Polly Toynbee, columnist for The Guardian newspaper, wrote on Michael Johnson's pensions proposals in her article on Tuesday 8 March 2016.
"Where did Osborne’s initial pensions radicalism come from? Michael Johnson is pensions expert at the rightwing thinktank the Centre for Policy Studies, an unlikely source of social justice reform. He has been camped out in the Treasury, its leading inspiration as author of many papers up-ending conventional beliefs. He questions whether the state need pay people to save for pensions at all. The stock answer is that people don’t save enough for their old age, but those who don’t save are the lower paid – not the rich who need no incentives.
Johnson quotes plentiful studies showing that tax reliefs don’t incentivise those who don’t save enough: half the population don’t know what a tax relief is. Denmark all but abolished tax reliefs, and the evaluation by Copenhagen and Harvard universities found no effect on savings. But Johnson wasn’t proposing anything so extreme – simply to cut back on pointless reliefs and share the rest more fairly. Why do the better-off get a 40% or 45% bonus for every pound they save while the state gives those on the basic rate just 20%? Everyone should get a flat rate at around 33%, saving the state some £10bn.
Why, he asks, should people take out a quarter of their pension in a tax-free lump sum when that pension has already had its tax relief? “No one knows why,” he says. The system is riddled with fiddles: 54-year-olds can put £120,000 into their pension covering the last three years, and then at 55 take out 25% tax free.

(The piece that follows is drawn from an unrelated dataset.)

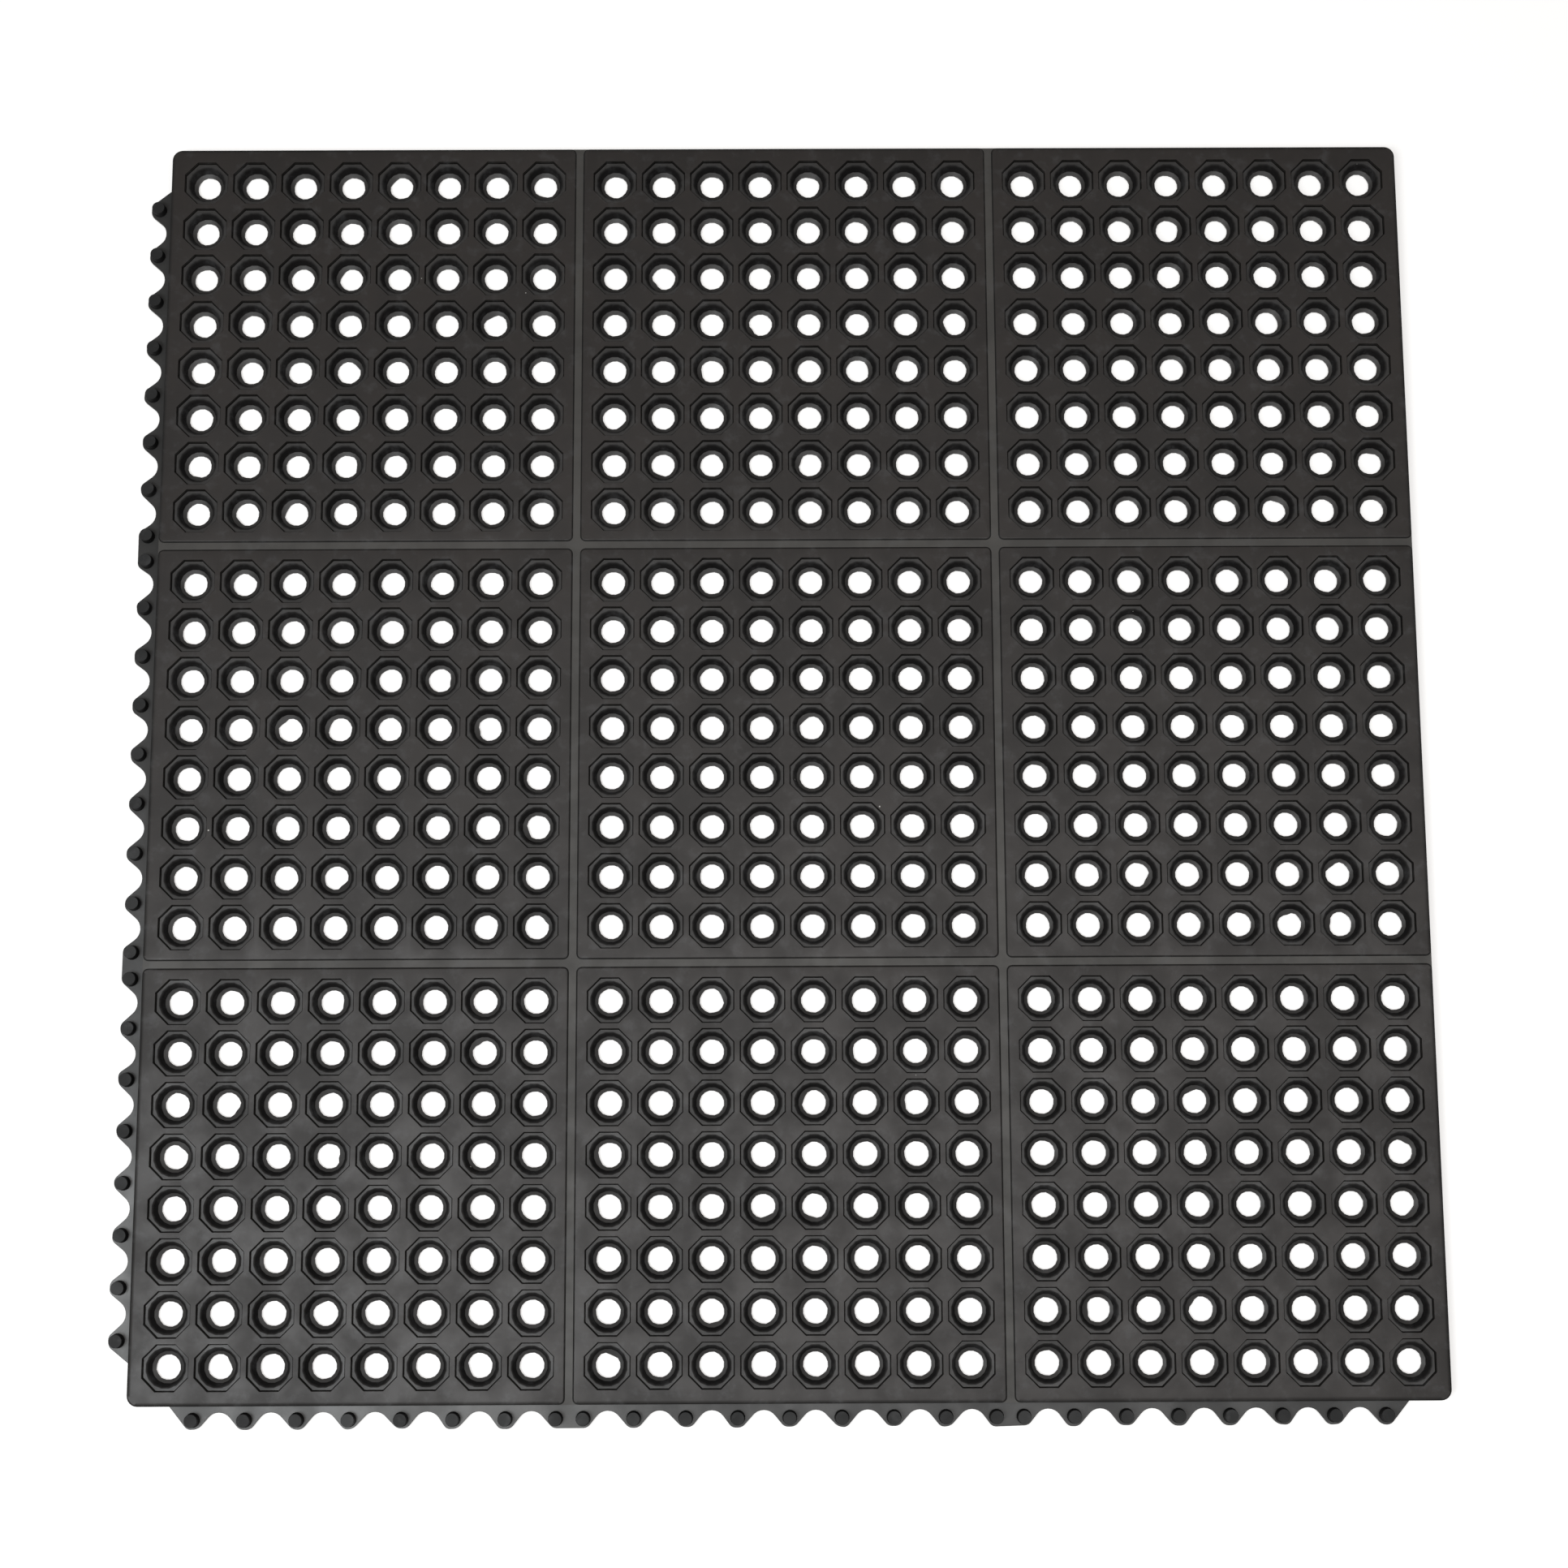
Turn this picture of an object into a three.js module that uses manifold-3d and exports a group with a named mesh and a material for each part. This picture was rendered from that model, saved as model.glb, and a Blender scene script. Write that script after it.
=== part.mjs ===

The most radical plan Osborne floated, as devised by Johnson, was for a lifetime Isa: instead of tax reliefs, for every pound saved into it out of taxed income, the state would add 50p. The incentive to leave the money saved until old age would come from taking away that 50p from any pound taken out before retirement. The state would save by keeping a cap on annual payments at £10,000 a year: only the very well-off can afford to save more than that."